### [DIRECTIONS FOR THIS TASK]
Write out every line of the material exactly as it appears.

### [DATA PROVIDED]
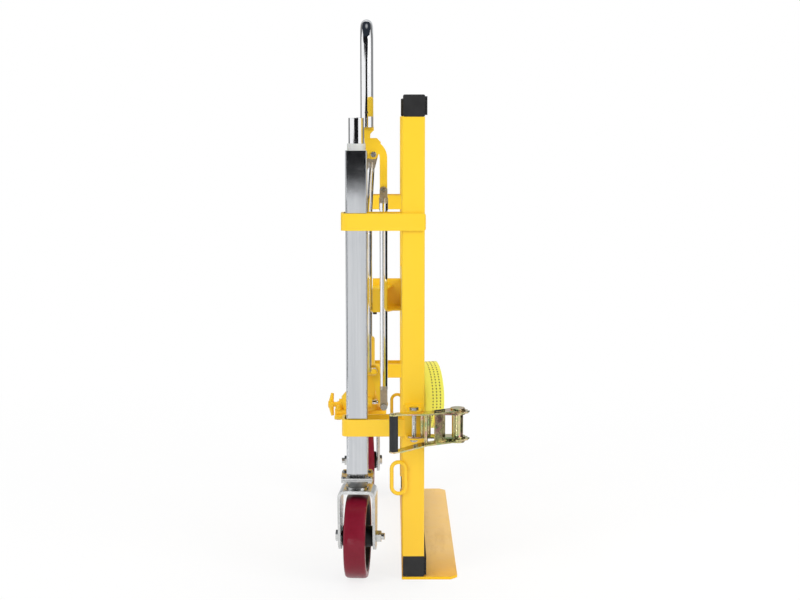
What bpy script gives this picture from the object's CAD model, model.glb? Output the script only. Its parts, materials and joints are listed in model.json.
"""Looks of the hydraulic furniture mover: materials, webbing, weld beads, floor, light and camera."""
import json
import math

import bpy
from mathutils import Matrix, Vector, noise

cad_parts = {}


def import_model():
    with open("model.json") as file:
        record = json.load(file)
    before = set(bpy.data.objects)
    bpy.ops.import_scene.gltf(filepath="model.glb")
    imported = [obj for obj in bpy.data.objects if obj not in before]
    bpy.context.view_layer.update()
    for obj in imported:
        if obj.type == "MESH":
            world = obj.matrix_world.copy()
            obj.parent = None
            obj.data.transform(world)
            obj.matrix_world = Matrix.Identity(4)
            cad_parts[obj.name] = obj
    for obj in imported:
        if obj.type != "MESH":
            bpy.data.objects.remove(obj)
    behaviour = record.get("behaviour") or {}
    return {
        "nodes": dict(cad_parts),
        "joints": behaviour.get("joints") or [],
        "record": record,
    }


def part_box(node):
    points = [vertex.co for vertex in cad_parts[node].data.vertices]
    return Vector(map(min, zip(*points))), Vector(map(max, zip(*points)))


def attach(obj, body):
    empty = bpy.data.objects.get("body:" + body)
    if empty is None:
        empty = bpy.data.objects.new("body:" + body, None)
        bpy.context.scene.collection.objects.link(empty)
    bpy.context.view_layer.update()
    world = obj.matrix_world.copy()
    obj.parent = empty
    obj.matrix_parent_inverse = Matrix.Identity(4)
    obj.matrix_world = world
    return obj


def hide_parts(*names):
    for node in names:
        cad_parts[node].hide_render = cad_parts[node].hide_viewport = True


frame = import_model()
NODES = frame["nodes"]
JOINTS = {joint["name"]: joint for joint in frame["joints"]}
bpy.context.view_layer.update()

# Where a finish changes on a piece, in metres
HANDLE_PIVOT_Z = JOINTS["pump_handle"]["pos_m"][2]
LEVER_PIVOT_Z = JOINTS["lever_pivot"]["pos_m"][2]
ROD_PIN_X, _, ROD_PIN_Z = JOINTS["pushrod_pin"]["pos_m"]
ARM_PIN_END = {"x": ROD_PIN_X, "z": ROD_PIN_Z, "radius": 0.0048, "y": -0.0600}
STUD_END = {"x": ROD_PIN_X, "z": LEVER_PIVOT_Z - (HANDLE_PIVOT_Z - ROD_PIN_Z), "radius": 0.0072, "y": -0.0360}
STAY_CHROME_Z = (0.3000, 0.7260)
PUSH_CHROME_Z = (0.3060, 0.6600)
PAWL_TAB_Z = 0.3186

# The strap's roll, on the same spiral as its solid
ROLL_CENTRE = Vector((-0.003, -0.19378, 0.316))
ROLL_YAW = math.radians(12)
ROLL_INNER = 0.017
ROLL_PITCH = 0.00183
ROLL_TURNS = 24
ROLL_STEPS = 120
BAND_W = 0.035
BAND_T = 0.0013

# Weld beads
BEAD_PITCH = 0.0011
BEAD_SIDES = 8
STRAP_H = 0.030

# The photograph's view
EYE = (-0.067, -2.731, 0.826)
LOOK_DOWN = 7.507
LOOK_RIGHT = 0.326
SENSOR_W = 36.0
PHOTO_W = 800
FOCAL_PIXELS = 1404


# Small helpers for node trees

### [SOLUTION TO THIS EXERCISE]
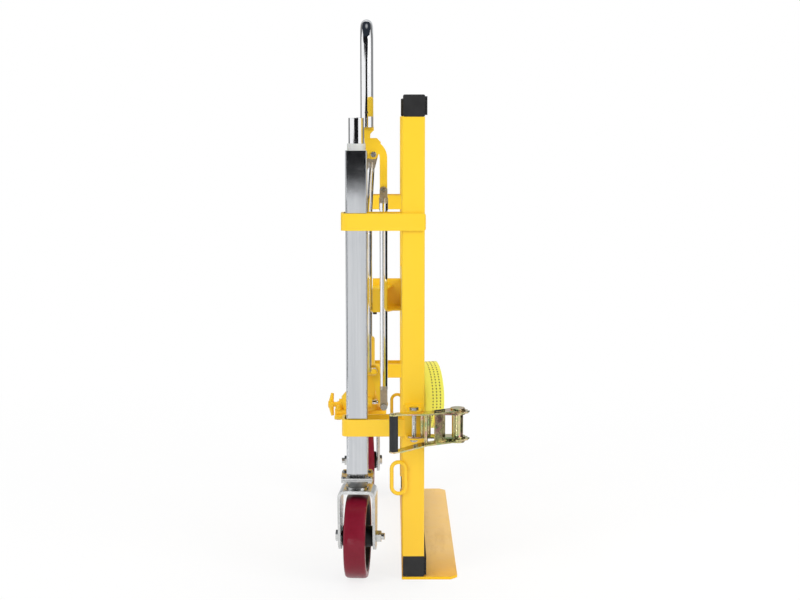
What bpy script gives this picture from the object's CAD model, model.glb? Output the script only. Its parts, materials and joints are listed in model.json.
"""Looks of the hydraulic furniture mover: materials, webbing, weld beads, floor, light and camera."""
import json
import math

import bpy
from mathutils import Matrix, Vector, noise

cad_parts = {}


def import_model():
    with open("model.json") as file:
        record = json.load(file)
    before = set(bpy.data.objects)
    bpy.ops.import_scene.gltf(filepath="model.glb")
    imported = [obj for obj in bpy.data.objects if obj not in before]
    bpy.context.view_layer.update()
    for obj in imported:
        if obj.type == "MESH":
            world = obj.matrix_world.copy()
            obj.parent = None
            obj.data.transform(world)
            obj.matrix_world = Matrix.Identity(4)
            cad_parts[obj.name] = obj
    for obj in imported:
        if obj.type != "MESH":
            bpy.data.objects.remove(obj)
    behaviour = record.get("behaviour") or {}
    return {
        "nodes": dict(cad_parts),
        "joints": behaviour.get("joints") or [],
        "record": record,
    }


def part_box(node):
    points = [vertex.co for vertex in cad_parts[node].data.vertices]
    return Vector(map(min, zip(*points))), Vector(map(max, zip(*points)))


def attach(obj, body):
    empty = bpy.data.objects.get("body:" + body)
    if empty is None:
        empty = bpy.data.objects.new("body:" + body, None)
        bpy.context.scene.collection.objects.link(empty)
    bpy.context.view_layer.update()
    world = obj.matrix_world.copy()
    obj.parent = empty
    obj.matrix_parent_inverse = Matrix.Identity(4)
    obj.matrix_world = world
    return obj


def hide_parts(*names):
    for node in names:
        cad_parts[node].hide_render = cad_parts[node].hide_viewport = True


frame = import_model()
NODES = frame["nodes"]
JOINTS = {joint["name"]: joint for joint in frame["joints"]}
bpy.context.view_layer.update()

# Where a finish changes on a piece, in metres
HANDLE_PIVOT_Z = JOINTS["pump_handle"]["pos_m"][2]
LEVER_PIVOT_Z = JOINTS["lever_pivot"]["pos_m"][2]
ROD_PIN_X, _, ROD_PIN_Z = JOINTS["pushrod_pin"]["pos_m"]
ARM_PIN_END = {"x": ROD_PIN_X, "z": ROD_PIN_Z, "radius": 0.0048, "y": -0.0600}
STUD_END = {"x": ROD_PIN_X, "z": LEVER_PIVOT_Z - (HANDLE_PIVOT_Z - ROD_PIN_Z), "radius": 0.0072, "y": -0.0360}
STAY_CHROME_Z = (0.3000, 0.7260)
PUSH_CHROME_Z = (0.3060, 0.6600)
PAWL_TAB_Z = 0.3186

# The strap's roll, on the same spiral as its solid
ROLL_CENTRE = Vector((-0.003, -0.19378, 0.316))
ROLL_YAW = math.radians(12)
ROLL_INNER = 0.017
ROLL_PITCH = 0.00183
ROLL_TURNS = 24
ROLL_STEPS = 120
BAND_W = 0.035
BAND_T = 0.0013

# Weld beads
BEAD_PITCH = 0.0011
BEAD_SIDES = 8
STRAP_H = 0.030

# The photograph's view
EYE = (-0.067, -2.731, 0.826)
LOOK_DOWN = 7.507
LOOK_RIGHT = 0.326
SENSOR_W = 36.0
PHOTO_W = 800
FOCAL_PIXELS = 1404


# Small helpers for node trees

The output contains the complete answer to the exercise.